There now that you’re up to speed, let’s get into the details.
This technique involves setting a timer for twenty-five minutes and working intently on whatever the task is for that time period. Once that time is up you permit yourself a five-minute break before starting the timer for another 25 minutes.
One of these full cycles is referred to as a “pomodoro”. A blank notepad is often kept nearby to record any distractions during the focus period so they can be addressed during the break.
This has become extremely valuable to me for overcoming the initial resistance to starting a task. No matter how big the task is, you only have to work on it for twenty-five minutes before you get a break.
Having this in mind makes it MUCH easier to get started on those larger-than-life projects that seem insurmountable.
Many find that after they’ve begun a pomodoro they don’t feel the desire to take a break once the twenty-five minutes is up. In this way, it is often used exclusively to trick our minds and overcome that initial resistance we all experience. As I’ve said, getting started is always the hardest part.
Adjust the times slightly to see what works the best for you. Personally, I prefer having my focus session for twenty minutes with a ten-minute break at the end.
I don’t always take the break, but ten minutes always sounds better to me than five which further pushes me to just begin working.
I use an app called Tide to record my pomodoro sessions. Any old timer will do, however, Tide is designed specifically for the Pomodoro Technique and has many customization options to tweak it to your personal style.

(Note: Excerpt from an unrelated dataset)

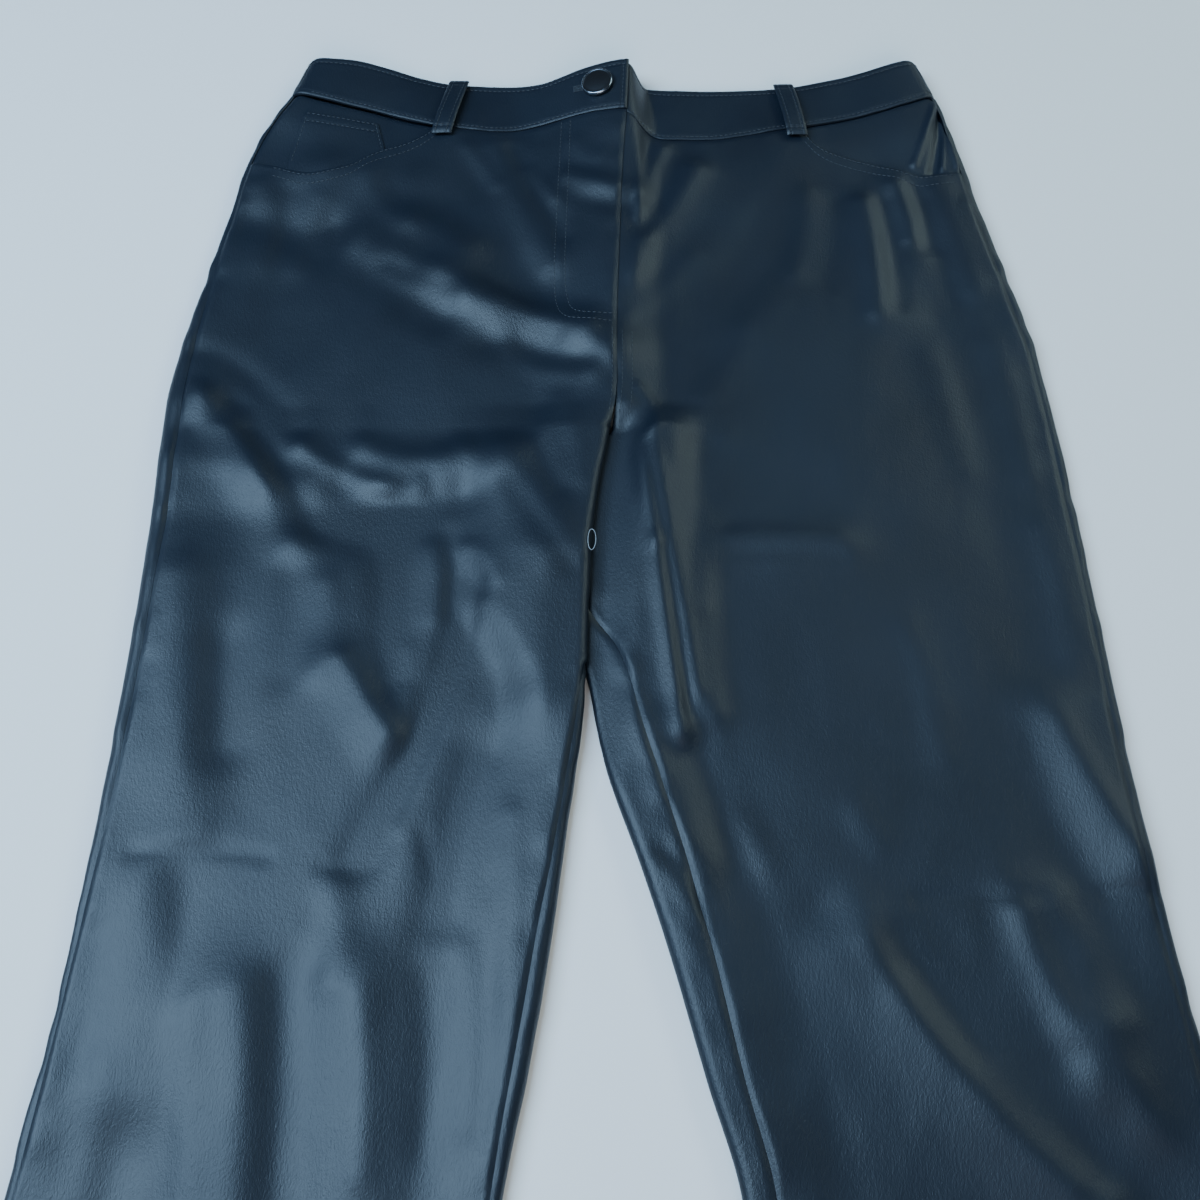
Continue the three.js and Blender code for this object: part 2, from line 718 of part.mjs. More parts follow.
// A closed wall between two sheets of rows.
function wall(outer, inner) {
  const wide = outer[0].length;
  const back = outer.length * wide;
  const points = [...outer.flat(), ...inner.flat()];
  const faces = [];
  const quad = (a, b, c, d) => faces.push(a, b, c, a, c, d);
  const at = (row, column) => row * wide + column;
  for (let r = 0; r < outer.length - 1; r += 1) {
    for (let c = 0; c < wide - 1; c += 1) {
      const [a, b, d, e] = [at(r, c), at(r, c + 1), at(r + 1, c + 1), at(r + 1, c)];
      quad(a, b, d, e);
      faces.push(back + a, back + d, back + b, back + a, back + e, back + d);
    }
    const ends = [at(r, 0), at(r + 1, 0), at(r, wide - 1), at(r + 1, wide - 1)];
    quad(ends[0], ends[1], back + ends[1], back + ends[0]);
    quad(ends[3], ends[2], back + ends[2], back + ends[3]);
  }
  const low = outer.length - 1;
  for (let c = 0; c < wide - 1; c += 1) {
    quad(at(0, c + 1), at(0, c), back + at(0, c), back + at(0, c + 1));
    quad(at(low, c), at(low, c + 1), back + at(low, c + 1), back + at(low, c));
  }
  return facingOut(points, faces);
}

// Turns every face round when the solid would be inside out.
function facingOut(points, faces) {
  let volume = 0;
  for (let i = 0; i < faces.length; i += 3) {
    const [a, b, c] = [points[faces[i]], points[faces[i + 1]], points[faces[i + 2]]];
    volume += a.dot(new THREE.Vector3().crossVectors(b, c));
  }
  if (volume < 0) faces.reverse();
  const geometry = new THREE.BufferGeometry().setFromPoints(points);
  geometry.setIndex(faces);
  geometry.computeVertexNormals();
  return geometry;
}

function material(name) {
  const metal = name === "button";
  return new THREE.MeshStandardMaterial({
    color: metal ? GUNMETAL : HIDE,
    metalness: metal ? 1 : 0,
    roughness: metal ? 0.35 : 0.4,
  });
}

const trousers = new THREE.Group();

function addPiece(name, geometry) {
  const mesh = new THREE.Mesh(geometry, material(name));
  mesh.name = name;
  trousers.add(mesh);
  return mesh;
}

// The turned-up hem is thicker than the panel.
function panelDepth(point) {
  return point.down > HEM - HEM_TURN - HEM_STEP / 2 ? HEM_CLOTH : CLOTH;
}

function frontTopEdge(leg) {
  const { bandSeam, scoop } = LEGS[leg];
  return (x) => Math.max(bandSeam(x) + SEAM_GAP, scoop(x));
}

const FRONT_WAYS = {
  left: { innerParts: 6, lap: LAP, flyReach: 42 },
  right: { innerParts: 7, lap: LAP, flyReach: 28, reachUnder: underlap },
};

// Fronts and backs
for (const leg of ["left", "right"]) {
  const frontRows = panelRows((down) => frontLine(leg, down, FRONT_WAYS[leg]), frontTopEdge(leg));
  addPiece(`front_${leg}`, wall(sheet(frontRows, 0), sheet(frontRows, panelDepth)));
  const backRows = panelRows((down) => backLine(leg, down), (x) => backSeam(x) + SEAM_GAP);
  addPiece(`back_${leg}`, wall(sheet(backRows, 0), sheet(backRows, panelDepth)));
}

// Waistband: two front pieces, the left lapped over the right, and one across the back.
const BAND_PARTS = 3;
const bandSheets = (rows) => wall(sheet(rows, -BAND_PROUD), sheet(rows, BAND_CLOTH - BAND_PROUD));

for (const leg of ["left", "right"]) {
  const way = { ...FRONT_WAYS[leg], lap: BAND_LAP, tail: leg === "right" ? BAND_TAIL : 0 };
  const line = (down) => frontLine(leg, down, way);
  const rows = stripRows(line, LEGS[leg].bandTop, LEGS[leg].bandSeam, BAND_PARTS);
  const band = bandSheets(rows);
  addPiece(`waistband_${leg}`, leg === "left" ? withButtonhole(band) : band);
}

function backBandRows() {
  const halves = ["left", "right"].map((leg) =>
    stripRows((down) => backLine(leg, down), backTop, backSeam, BAND_PARTS),
  );
  return halves[0].map((row, r) => [...row, ...halves[1][r].toReversed()]);
}

// The back band's face stays level with the table, and only its ends stand proud.
const proudEnd = (point) => BAND_PROUD * clamp(point.z / LAYERS, 0, 1);
const backBand = backBandRows();
addPiece(
  "waistband_back",
  wall(
    sheet(backBand, (point) => -proudEnd(point)),
    sheet(backBand, (point) => BAND_CLOTH - proudEnd(point)),
  ),
);

// Pocket facings, seen inside each scooped mouth
const FACING_COLUMNS = 10;
const FACING_PARTS = 5;
for (const leg of ["left", "right"]) {
  const { side, bandSeam } = LEGS[leg];
  const line = (down) => frontLine(leg, down, FRONT_WAYS[leg]).slice(0, FACING_COLUMNS);
  const mouth = frontTopEdge(leg);
  const [topEdge, lowEdge] = [(x) => bandSeam(x) + SEAM_GAP, (x) => mouth(x) + UNDER_FRONT];
  const rows = stripRows(line, topEdge, lowEdge, FACING_PARTS);
  const depth = (point) => {
    const inside = Math.abs(side(point.down)) - Math.abs(point.x);
    const sink = leg === "left" ? COIN_SINK * ease(clamp((inside - SINK_FROM) / SINK_WIDTH, 0, 1)) : 0;
    return FACING_DEPTH + sink;
  };
  addPiece(`pocket_facing_${leg}`, wall(sheet(rows, depth), sheet(rows, (point) => depth(point) + CLOTH)));
}

// Coin pocket, on the left facing
const coinOuter = curve(COIN, "outer");
const coinInner = curve(COIN, "inner");

const COIN_ACROSS = 5;
const COIN_PARTS = 4;
const COIN_UNDER = UNDER_FRONT - 2; // how far the coin pocket runs on under the front panel

function coinLine(down) {
  const cut = section("left", down);
  return Array.from({ length: COIN_ACROSS + 1 }, (_, i) => {
    const away = -mix(coinOuter(down), coinInner(down), i / COIN_ACROSS);
    const [na, nz] = intoFace(cut.top, away);
    return { x: -away, z: cut.top(away), nx: -na, nz };
  });
}

function coinTop(x) {
  const t = (x - COIN.outer[0]) / (COIN.inner[0] - COIN.outer[0]);
  return mix(COIN_TOP.outer, COIN_TOP.inner, t);
}

const mouthLeft = frontTopEdge("left");
const coinRows = stripRows(coinLine, coinTop, (x) => mouthLeft(x) + COIN_UNDER, COIN_PARTS);
addPiece("coin_pocket", wall(sheet(coinRows, COIN_DEPTH), sheet(coinRows, COIN_DEPTH + COIN_CLOTH)));

// Belt loops, standing clear of the band between their sewn ends
const LOOP_PARTS = 9;
const LOOP_START = 0.5; // from the band's top edge to the loop
LOOPS.leg.forEach((leg, i) => {
  const { bandTop, bandSeam } = LEGS[leg];
  const [topX, lowX] = [LOOPS.topX[i], LOOPS.lowX[i]];
  const [from, to] = [bandTop(topX) + LOOP_START, bandSeam(lowX) + LOOP_TAIL];
  const rows = Array.from({ length: LOOP_PARTS + 1 }, (_, row) => {
    const t = row / LOOP_PARTS;
    const down = mix(from, to, t);
    const lift = BAND_PROUD + SEAM_GAP + LOOP_CLOTH + LOOP_BULGE * Math.sin(Math.PI * t) ** LOOP_BEND;
    return [-0.5, 0, 0.5].map((across) => {
      const x = mix(topX, lowX, t) + across * LOOP_WIDTH;
      return { down, x, z: face(leg, x, down, LAP) + lift, nx: 0, nz: -1 };
    });
  });
  addPiece(`belt_loop_${leg}`, wall(sheet(rows, 0), sheet(rows, LOOP_CLOTH)));
});

// The frame that the button sits in: its place on the band's face, with +Y out of the cloth.
function buttonFrame() {
  const step = 2;
  const { x, down } = BUTTON;
  const slopeX = (leftFace(x + step, down) - leftFace(x - step, down)) / (2 * step);
  const slopeY = (leftFace(x, down - step) - leftFace(x, down + step)) / (2 * step);
  const out = new THREE.Vector3(-slopeX, -slopeY, 1).normalize();
  const along = new THREE.Vector3(1, 0, slopeX).normalize();
  const across = new THREE.Vector3().crossVectors(along, out);
  const foot = new THREE.Vector3(x, heightToY(down), leftFace(x, down)).addScaledVector(out, BAND_PROUD);
  return new THREE.Matrix4().makeBasis(along, out, across).setPosition(foot);
}

function solidFrom(geometry) {
  const bare = geometry.clone();
  bare.deleteAttribute("normal");
  bare.deleteAttribute("uv");
  const merged = mergeVertices(bare, 1e-4);
  const vertProperties = merged.attributes.position.array;
  return new wasm.Manifold(
    new wasm.Mesh({ numProp: 3, vertProperties, triVerts: new Uint32Array(merged.index.array) }),
  );
}

// Cuts the keyhole that the button's shank stands in.
function withButtonhole(band) {
  const { hole, slit, slitLength } = BUTTON;
  const start = Math.asin(slit / 2 / hole);
  const outline = new THREE.Shape();
  outline.moveTo(-slitLength, -slit / 2);
  outline.absarc(0, 0, hole, Math.PI + start, 3 * Math.PI - start, false);
  outline.lineTo(-slitLength, slit / 2);
  outline.closePath();
  const depth = 2 * BAND_CLOTH;
  const cutter = new THREE.ExtrudeGeometry(outline, { depth, bevelEnabled: false, curveSegments: 10 });
  cutter.translate(0, 0, -depth / 2 - BAND_CLOTH / 2);
  cutter.rotateX(-Math.PI / 2);
  cutter.applyMatrix4(buttonFrame());
  const mesh = solidFrom(band).subtract(solidFrom(cutter)).getMesh();
  const cut = new THREE.BufferGeometry();
  cut.setAttribute("position", new THREE.BufferAttribute(mesh.vertProperties, 3));
  cut.setIndex(new THREE.BufferAttribute(mesh.triVerts, 1));
  cut.computeVertexNormals();
  return cut;
}

const BUTTON_SIDES = 28;
const outline = BUTTON_OUTLINE.radius.map((r, i) => new THREE.Vector2(r, BUTTON_OUTLINE.height[i]));
const button = addPiece("button", new THREE.LatheGeometry(outline, BUTTON_SIDES));
button.applyMatrix4(buttonFrame());

export default trousers;
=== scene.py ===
# %% [markdown]
# Leather trousers laid flat.
# The garment is a flat double layer of leather: two fronts, two backs, a folded waistband and
# small pieces sewn on them. The frame gives the plain solids. This file dresses each one with a
# finer shell of the same form, then adds the sewing, the leather's grain, the lights and the camera.

# %% Load the frame
import math

import bmesh
import bpy
import numpy as np
from mathutils import Matrix, Vector
from mathutils.bvhtree import BVHTree


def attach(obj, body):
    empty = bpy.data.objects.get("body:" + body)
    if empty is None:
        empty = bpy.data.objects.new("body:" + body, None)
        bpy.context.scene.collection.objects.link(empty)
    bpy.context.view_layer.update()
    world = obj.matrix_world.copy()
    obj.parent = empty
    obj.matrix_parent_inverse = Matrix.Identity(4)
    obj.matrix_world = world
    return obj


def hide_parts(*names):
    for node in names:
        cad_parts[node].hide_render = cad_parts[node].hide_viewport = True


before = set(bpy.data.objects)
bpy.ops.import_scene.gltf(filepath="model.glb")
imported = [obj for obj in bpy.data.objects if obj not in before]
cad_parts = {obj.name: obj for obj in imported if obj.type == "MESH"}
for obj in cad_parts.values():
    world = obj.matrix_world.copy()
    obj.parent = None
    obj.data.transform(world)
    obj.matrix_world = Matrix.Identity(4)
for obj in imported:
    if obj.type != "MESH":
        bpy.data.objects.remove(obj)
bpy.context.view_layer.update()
MM = 0.001

# %% [markdown]
# Sizes come first. "Down" is measured towards the hem from a level line 8 mm below the waistband's
# side ends, in millimetres, and x runs to the right. The same short tables rule the plain solids,
# so the shells lie where the solids lie.

# %% Driving sizes, in millimetres
LENGTH = 1045
BAND_END = -8
HEM = BAND_END + LENGTH
CROTCH = 266
YOKE = 250  # down to here a row crosses the hips as one
SLIDE = 170  # above here the rows follow the top edge
CLOTH = 1.2
BAND_CLOTH = 2.0
BAND_PROUD = 0.5
HEM_TURN = 25
HEM_CLOTH = 2.2
LAYERS = 3.2  # the lowest height of a front's face over a back
LAP = 1.6  # how much lower the right front lies at the fly
BAND_LAP = 2.4
BAND_TAIL = 26
UNDER_LEG = 5.3  # the height of the right thigh where the left leg lies on it
LEG_CLEAR = 6
ROLL = 0.62  # a folded edge's reach, as a share of its height
SEAM_GAP = 0.16
FACING_DEPTH = 1.6
UNDER_FRONT = 8  # how far a facing reaches on under its front
COIN_SINK = 1.3
COIN_DEPTH = 1.5
COIN_CLOTH = 1.0


def columns(names, text):
    """Turns lines of numbers into one list for each named column."""
    rows = [map(float, line.split()) for line in text.strip().split("\n")]
    return dict(zip(names.split(), map(list, zip(*rows))))


# %% The garment's outline and the heights of its folded edges
SIDES = columns("down left right seamLeft seamRight", """
-8 -194 194 3 3
22 -203.5 203.5 3 3
39 -212 208 3 3
55 -219 211 3 4
72 -224 215 3 4
104 -229.5 220 3 4
142 -236 227.5 4 5
179 -241.5 234 6 5
214 -247 240 8.5 5
248 -249.5 243 10 5
312 -247.5 246 9.5 5
371 -246.5 248 8 5
476 -248 250.5 6 5
568 -252 257 3 5
649 -260 266 4.5 5
800 -274 278 5 5
1037 -295 295 5 5
""")

# The fly's edge, then the centre front seam, then the left leg's inner edge
CREST = columns("down x top reachLeft reachRight", """
-8 10.7 23 74 9
40 8.5 18.5 74 20
72 6.2 15 72 24
127 3.9 12.5 66 28
197 1.7 11.5 58 30
235 1.5 12 56 32
250 0.6 12.5 55 34
266 -2.2 13 54 34
280 -4.5 13 52 34
299 -8 13 50 34
336 -12.2 13 48 34
418 -15.2 13 46 34
462 -19.7 11.5 44 34
504 -25.4 10.5 42 34
546 -30.8 10 42 34
602 -40 9.5 42 34
649 -49.2 9.5 42 34
800 -64 9 42 34
1037 -88 9.5 50 34
""")

# The right leg's inner edge, and where both inseams run: plus is on top of the edge, minus under it
INSEAMS = columns("down rightEdge left right", """
266 -1.8 0 0
280 -20 -6 5
299 -31 -9 11
336 -39 -8 17
368 -36 -5 20
397 -20.5 -2 21
418 -13.5 1.8 21.5
440 -9.5 3 23
462 -4.5 4 25
504 10 5 22.5
546 23.3 7.5 20
602 38.8 7.3 16.5
649 52.1 5 14.3
800 67 5 10
1037 90 5 8
""")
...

I could easily spend hours listing more ways to trick ourselves into being more productive, but I don’t think that would be the most PRODUCTIVE use of my time. I think the best ways for each of us are unique and found by experimenting and researching (as always). Our minds are extremely complex and nobody knows us better than ourselves.
This post is really here to open your mind to the way our brains can manipulate us negatively and keep us from our goals and dreams. It is the Solitary Mind Space way to critically assess our own thought processes and find unique tactics that help us understand our OWN mental landscape a little better. There is infinite depth to each of our minds.
I hope my viewpoint on the flow state has demystified some of the workings of our brain to you or at least has given you some food for thought. Let me know what tricks you’ve come up with or realizations you’ve had. Have a day full of mindful flow, and remember, don’t fool yourself out of accomplishing amazing things!